There is no section corresponding to the chapter 'Kumogakure' (Vanished behind the Clouds).

However, the surrounding chapters are numbered 'twenty-five: Maboroshi' (The Wizard) and 'twenty-seven: Niou Miya' (His Perfumed Highness), suggesting a gap.

For this reason, the 'Kumogakure' chapter is considered to have likely gone missing.

Although chapter 'thirty-seven: Nori no shi,' which was sometimes regarded as another name for Yume no Ukihashi (The Floating Bridge of Dreams), follows chapter 'thirty-six: Yume no Ukihashi,' it exists as a title only. Kikan IKEDA surmises that this was because the compiler considered the 'Agemaki' (Trefoil Knots) chapter a 'parallel chapter' to the 'Shigamoto' (Beneath the Oak) chapter and therefore did not give it a number. This resulted in the final chapter, 'Yume no Ukihashi' being numbered thirty-six. Because of this, he gave the number 'thirty-seven' to 'Nori no shi,' originally another name for 'Yume no Ukihashi,' and made the total number of volumes in the Tale of Genji thirty-seven.

It has such features.

The style of the commentary is give the chapter title, then to quote the text that is the object of the annotation, followed by the annotations. The text that the Genji Shaku quotes from is one from before the Aobyoshi-bon and Kawachi-bon manuscripts (two 13th-century attempts to edit and revise the various versions). It is considered an important text that is possibly close to the manuscript written by Murasaki Shikibu herself. It has been pointed out that some of the quoted text is close to that of the Yomei Bunko-bon (literally, the Yomei Archives manuscript), which is regarded as a beppon (manuscripts that do not belong to the Aobyoshi-bon and Kawachi-bon manuscripts).

Most of the comments written in it give the sources of songs and poems and the bases of historical facts.

The poet FUJIWARA no Toshinari, FUJIWARA no Koreyuki's contemporary, believed that 'poets who did not read the Tale of Genji are to be lamented.'

It is believed that the comment reflects how the Tale of Genji was taken at that time, when it was regarded as important in poetry composition.

Major manuscripts

The following are major manuscripts, and all of them are one volume.

Maedake manuscript: Maeda Ikutokukai Sonkeikaku bunko bon (in a hand attributed to Tamesada NIJO)
Reizeike manuscript: The Reizeike Shiguretei bunko bon (literally, the Reizeike Shiguretei Archives manuscript)
A handwritten manuscript of the Kamakura period.
Kansu-bon (a rolled scroll), in the possession of the Imperial Household Archives, Katsura no miya manuscript
It seems to have been transcribed from the Reizeike manuscript at the beginning of the Edo period
Only the chapters from 'Kiritsubo' (The Paulownia Court) to 'Akashi' survive.

Surviving manuscripts are all quite different from one another, with each one having completely different annotations for the same part.

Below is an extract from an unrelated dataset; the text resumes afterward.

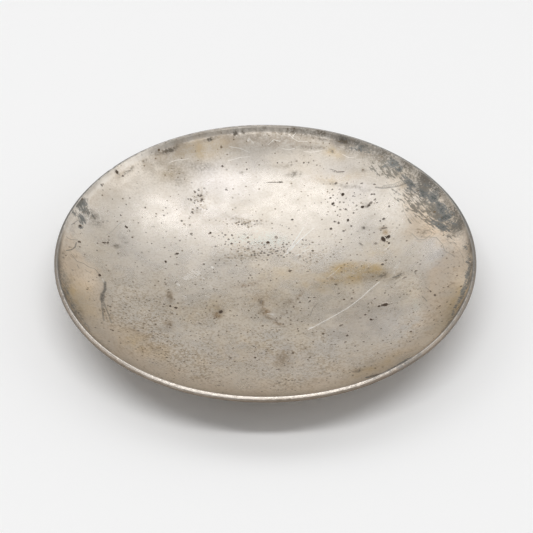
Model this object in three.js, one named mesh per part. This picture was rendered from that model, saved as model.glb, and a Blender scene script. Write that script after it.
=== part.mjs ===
// A shallow round metal dish with a rounded rim wire and a low foot ring.
// Millimetres, +Z up, origin on the axis at the level of the surface that it stands on.
import * as THREE from 'three';

// Driving dimensions.
const RIM_DIAMETER = 180; // across the outside of the rim wire
const RIM_HEIGHT = 22; // from the table to the crest of the rim wire
const SHELL_WALL = 1.8; // metal thickness of the dish, and the width of its flat edge
const WALL_CURVE = 3; // power of the inner curve: larger is flatter in the middle
const WIRE_HEIGHT = 1.9; // rim wire, from its seat to its crest
const WIRE_CREST_INSET = 0.8; // from the wire's inner side to its crest
const WIRE_OVERHANG = 0.3; // the wire stands proud of the shell's edge on each side
const FOOT_DIAMETER = 66; // across the outside of the foot ring
const FOOT_WIDTH = 3.2; // foot ring, across its flat seat
const FOOT_HEIGHT = 2.2;
const FOOT_DRAFT = 0.6; // the foot narrows by this much on each side towards the table
const SEAT_MARGIN = 0.8; // the flat under the shell reaches this far past the foot ring
const FLAT_BLEND = 4; // the underside runs from that flat into the wall over this distance

// Levels and radii worked out from them.
const RIM_RADIUS = RIM_DIAMETER / 2;
const SEAT_LEVEL = RIM_HEIGHT - WIRE_HEIGHT;
const FLOOR_LEVEL = FOOT_HEIGHT + SHELL_WALL;
const EDGE_OUTER_RADIUS = RIM_RADIUS - WIRE_OVERHANG;
const EDGE_INNER_RADIUS = EDGE_OUTER_RADIUS - SHELL_WALL;
const WIRE_INNER_RADIUS = EDGE_INNER_RADIUS - WIRE_OVERHANG;
const RISE = SEAT_LEVEL - FLOOR_LEVEL;
const FOOT_OUTER_RADIUS = FOOT_DIAMETER / 2;
const FLAT_RADIUS = FOOT_OUTER_RADIUS + SEAT_MARGIN;

// Smoothness of the turned forms.
const TURN_STEPS = 96;
const WALL_STEPS = 12;
const ROUND_STEPS = 4;

// Turns a closed profile of [radius, level] points about the Z axis.
function turned(profile) {
  const points = profile.map(([radius, level]) => new THREE.Vector2(radius, level));
  const geometry = new THREE.LatheGeometry(points, TURN_STEPS);
  geometry.rotateX(Math.PI / 2);
  return geometry;
}

// Level of the dish's inner surface at a radius.
function innerLevel(radius) {
  return FLOOR_LEVEL + RISE * (radius / EDGE_INNER_RADIUS) ** WALL_CURVE;
}

// Level of the outer surface at a radius, so that the wall is even measured square to its slope.
function outerLevel(radius) {
  const share = (radius / EDGE_INNER_RADIUS) ** (WALL_CURVE - 1);
  const slope = (WALL_CURVE * RISE * share) / EDGE_INNER_RADIUS;
  return innerLevel(radius) - SHELL_WALL * Math.hypot(1, slope);
}

// Points of a quarter ellipse from angle a to angle b, in quarter turns.
function ellipseArc(centreRadius, centreLevel, halfWidth, height, a, b) {
  const points = [];
  for (let i = 0; i <= ROUND_STEPS; i += 1) {
    const angle = (Math.PI / 2) * (a + ((b - a) * i) / ROUND_STEPS);
    points.push([centreRadius + halfWidth * Math.cos(angle), centreLevel + height * Math.sin(angle)]);
  }
  return points;
}

// The dish: flat under the middle, an even wall, and a flat edge that carries the rim wire.
function shellProfile() {
  const outer = [[0, FOOT_HEIGHT], [FLAT_RADIUS, FOOT_HEIGHT]];
  const wallStart = FLAT_RADIUS + FLAT_BLEND;
  for (let i = 0; i <= WALL_STEPS; i += 1) {
    const radius = wallStart + ((EDGE_OUTER_RADIUS - wallStart) * i) / WALL_STEPS;
    outer.push([radius, outerLevel(radius)]);
  }
  const inner = [];
  for (let i = WALL_STEPS; i >= 0; i -= 1) {
    const radius = (EDGE_INNER_RADIUS * i) / WALL_STEPS;
    inner.push([radius, innerLevel(radius)]);
  }
  return [...outer, [EDGE_OUTER_RADIUS, SEAT_LEVEL], ...inner];
}

// The rim wire: a flat seat below, a tight round inside its crest and a wide one outside it.
function wireProfile() {
  const crestRadius = WIRE_INNER_RADIUS + WIRE_CREST_INSET;
  const outerWidth = RIM_RADIUS - crestRadius;
  const outside = ellipseArc(crestRadius, SEAT_LEVEL, outerWidth, WIRE_HEIGHT, 0, 1);
  const inside = ellipseArc(crestRadius, SEAT_LEVEL, WIRE_CREST_INSET, WIRE_HEIGHT, 1, 2);
  return [...outside, ...inside.slice(1), outside[0]];
}

// The foot ring: flat above and below, with sides that draw in towards the table.
function footProfile() {
  const innerRadius = FOOT_OUTER_RADIUS - FOOT_WIDTH;
  return [
    [innerRadius + FOOT_DRAFT, 0],
    [FOOT_OUTER_RADIUS - FOOT_DRAFT, 0],
    [FOOT_OUTER_RADIUS, FOOT_HEIGHT],
    [innerRadius, FOOT_HEIGHT],
    [innerRadius + FOOT_DRAFT, 0],
  ];
}

// A named sub-part in its own finish.
function subPart(name, profile, color, roughness, metalness) {
  const material = new THREE.MeshStandardMaterial({ color, roughness, metalness });
  const mesh = new THREE.Mesh(turned(profile), material);
  mesh.name = name;
  return mesh;
}

const bowl = new THREE.Group();
bowl.add(subPart('bowl_shell', shellProfile(), 0xa39b8e, 0.45, 0.9));
bowl.add(subPart('rim_wire', wireProfile(), 0xb9b2a7, 0.35, 0.95));
bowl.add(subPart('foot_ring', footProfile(), 0x8d857a, 0.5, 0.9));

export default bowl;
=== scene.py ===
"""Looks of a shallow, aged silver dish with a rim wire and a foot ring, on a plain pale floor."""
import math

import bpy
import numpy as np
from mathutils import Euler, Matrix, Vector


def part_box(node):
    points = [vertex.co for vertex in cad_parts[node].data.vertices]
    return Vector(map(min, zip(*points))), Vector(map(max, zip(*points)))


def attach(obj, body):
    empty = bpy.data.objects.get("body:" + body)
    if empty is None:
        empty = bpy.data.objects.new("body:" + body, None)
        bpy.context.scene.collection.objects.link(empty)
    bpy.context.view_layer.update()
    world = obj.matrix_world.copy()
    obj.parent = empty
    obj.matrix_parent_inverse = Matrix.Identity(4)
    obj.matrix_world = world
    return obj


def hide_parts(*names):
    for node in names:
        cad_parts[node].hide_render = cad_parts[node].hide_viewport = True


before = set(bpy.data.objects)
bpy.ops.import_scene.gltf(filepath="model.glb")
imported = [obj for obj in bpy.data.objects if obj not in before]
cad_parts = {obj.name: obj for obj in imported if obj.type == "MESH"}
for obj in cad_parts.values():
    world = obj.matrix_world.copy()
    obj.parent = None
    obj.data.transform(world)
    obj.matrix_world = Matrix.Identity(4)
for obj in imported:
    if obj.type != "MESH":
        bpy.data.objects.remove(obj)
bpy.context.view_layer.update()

MM = 0.001


def mm_box(node):
    """Lowest and highest corner of a CAD node, in millimetres."""
    low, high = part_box(node)
    return np.array(low) / MM, np.array(high) / MM


WIRE_LOW, WIRE_HIGH = mm_box("rim_wire")
SHELL_HIGH = mm_box("bowl_shell")[1]
FOOT_HIGH = mm_box("foot_ring")[1]

# Sizes in millimetres, from the frame and from the dish's own making.
RIM_RADIUS = WIRE_HIGH[0]
RIM_HEIGHT = WIRE_HIGH[2]
SEAT_LEVEL = WIRE_LOW[2]
EDGE_RADIUS = SHELL_HIGH[0]
FOOT_RADIUS = FOOT_HIGH[0]
FOOT_HEIGHT = FOOT_HIGH[2]
WALL = 1.8
WALL_CURVE = 3
LIP_LEVEL = 21.75  # where the inside ends, just below the rim's crest
FOOT_WIDTH = 3.2
FOOT_DRAFT = 0.6
SEAT_MARGIN = 0.8
FLAT_BLEND = 4
MOUTH_RADIUS = EDGE_RADIUS - WALL
LIP_RADIUS = RIM_RADIUS - 1.65
FLARE_START = LIP_RADIUS - 2.2
WIRE_HEIGHT = RIM_HEIGHT - SEAT_LEVEL
FLOOR_LEVEL = FOOT_HEIGHT + WALL
RISE = SEAT_LEVEL - FLOOR_LEVEL

# The distance between the rings of the dish's inside, and the points round the rim wire.
RING_STEP = 0.53
RIM_COUNT = 1024
# The rim wire's section: inset from the outer edge, and share of the wire's height.
WIRE_OUTSIDE = [
    (0.12, 0), (0, 0.1), (0, 0.38), (0.1, 0.56), (0.28, 0.68), (0.5, 0.76), (0.75, 0.84), (1, 0.92),
    (1.2, 0.975), (1.36, 1),
]
WIRE_INSIDE = [(1.48, 0.985), (1.58, 0.94), (1.64, 0.86), (1.65, 0.72), (1.65, 0)]

# Area lights: degrees behind overhead and to the right, width and depth in metres, and brightness.
LIGHT_DISTANCE = 2.4
LIGHTS = {
    "key": (-9.3, 0, 2.8, 0.3, 9.3),
    "back": (29.5, 0, 1.6, 1.0, 1.0),
    "back left": (28, -35, 1.0, 1.0, 1.8),
    "back right": (28, 35, 1.0, 1.0, 0.65),
    "left": (10, -66, 1.6, 2.4, 0.4),
    "right": (10, 66, 1.6, 2.4, 0.6),
}
ROOM_LIGHT = 0.385
FLOOR_REACH = 4.0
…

Haruki II believes that this is due to major revisions by Koreyuki himself, and regards the Reizeike manuscript as the first version and the Maedake manuscript as the second version. Okuiri' and other later commentaries often quote from the Genji Shaku. However, when the quotes are given as 'interpreted by Koreyuki' or 'Koreyuki,' rather than the title of the work, they include much that is not in any of the surviving manuscripts. For this reason, there is a theory that in addition to the revisions by Koreyuki himself, someone else made significant decisions on what to include when compiling the Genji Shaku into an independent commentary.